LA CORTE SUPREMA DI CASSAZIONE
SEZIONE SESTA CIVILE
SOTTOSEZIONE 1
Composta dagli Ill.mi Sigg.ri Magistrati:
Dott. DI VIRGILIO Rosa Maria – Presidente –
Dott. SCALDAFERRI Andrea – Consigliere –
Dott. VALITUTTI Antonio – Consigliere –
Dott. TERRUSI Francesco – rel. Consigliere –
Dott. CAMPESE Eduardo – Consigliere –
ha pronunciato la seguente:
ORDINANZA
sul ricorso 24636-2018 proposto da:
I.G., elettivamente domiciliato in ROMA, PIAZZA CAVOUR, presso la CORTE DI CASSAZIONE, rappresentato e difeso dall’avvocato MASSIMILIANO VIVENZIO;
– ricorrente –
contro
MINISTERO DELL’INTERNO ***** COMMISSIONE TERRITORIALE PER IL RICONOSCIMENTO DELLA PROTEZIONE INTERNAZIONALE DI MILANO;
– intimato –
avverso il decreto del TRIBUNALE di MILANO, depositato il 06/07/2018;
udita la relazione della causa svolta nella camera di consiglio non partecipata del 10/09/2019 dal Consigliere Relatore Dott. FRANCESCO TERRUSI.
RILEVATO
che:
I.G. ricorre per cassazione contro il decreto del tribunale di Milano che ha respinto la sua domanda di protezione internazionale e umanitaria;
deduce due motivi;
il ministero dell’Interno è rimasto intimato.
CONSIDERATO
che:
col primo mezzo il ricorrente censura il provvedimento per violazione del D.Lgs. n. 251 del 2007, art. 3, nella parte in cui ha valutato negativamente l’attendibilità delle dichiarazioni senza in alcun modo considerare l’idoneità degli sforzi finalizzati a circostanziare i fatti;
il motivo è inammissibile perchè generico;
il tribunale ha osservato che il ricorrente era sprovvisto di documenti e che pertanto non erano certe nè le generalità nè la sua esatta provenienza; ha poi ritenuto, con corredo di ulteriori argomentate considerazioni, che il racconto relativo alla dinamica dei fatti era stato a sua volta del tutto generico;
l’attuale doglianza richiama gli asseriti sforzi fatti per circostanziare la narrazione, ma in nessun modo il ricorso soddisfa il fine di specificità, non essendo indicato in cosa detti asseriti sforzi si siano sostanziati;
col secondo mezzo il ricorrente si duole del mancato accoglimento della domanda di protezione umanitaria, poichè il tribunale avrebbe omesso di considerare la permanenza della situazione di pericolo per l’incolumità del ricorrente medesimo in Pakistan, paese pur considerato dal tribunale come caratterizzato da una generale condizione di insicurezza;
il motivo è inammissibile, avendo il tribunale innanzi tutto affermato che per la mancanza di documenti e per l’inaffidabilità del racconto neppure era certa la provenienza del richiedente dal Pakistan; tale affermazione integra una ratio decidendi il cui consolidamento, attesa l’inammissibilità del primo mezzo, preclude la possibilità di considerare veritiero il presupposto della domanda di protezione umanitaria, essendo stata codesta incentrata su uno stato di pericolo di incolumità personale che si sarebbe dovuto apprezzare come riferito, appunto, alla provenienza dal Pakistan.
P.Q.M.
La Corte dichiara inammissibile il ricorso.

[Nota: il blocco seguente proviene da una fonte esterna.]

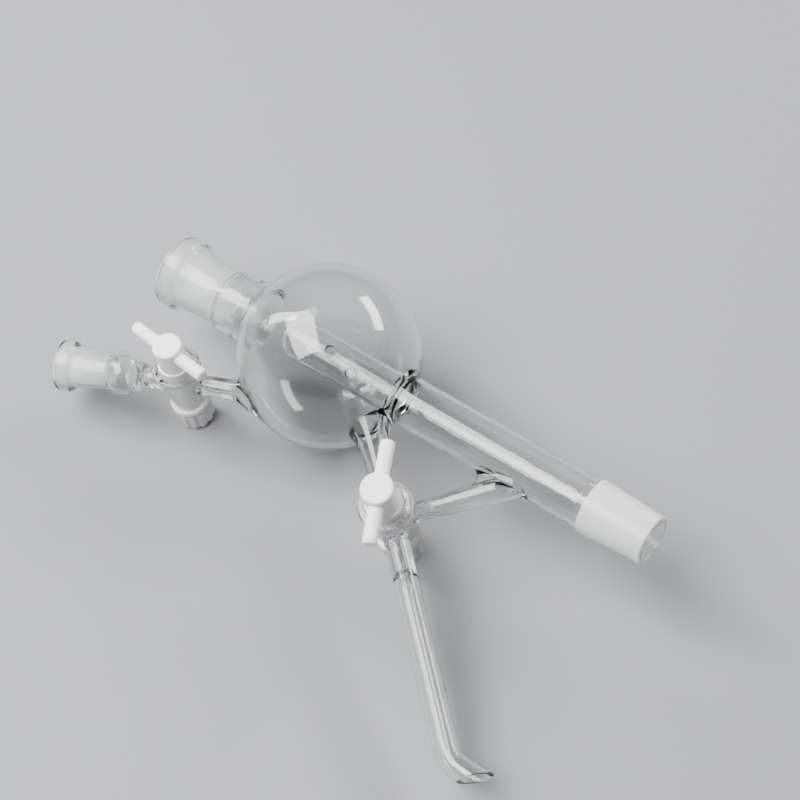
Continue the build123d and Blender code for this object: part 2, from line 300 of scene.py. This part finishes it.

Ai sensi del D.P.R. n. 115 del 2002, art. 13, comma 1 quater, dà atto della sussistenza dei presupposti per il versamento, da parte del ricorrente, dell’ulteriore importo a titolo di contributo unificato pari a quello dovuto per il ricorso.
Così deciso in Roma, nella Camera di consiglio, il 10 settembre 2019.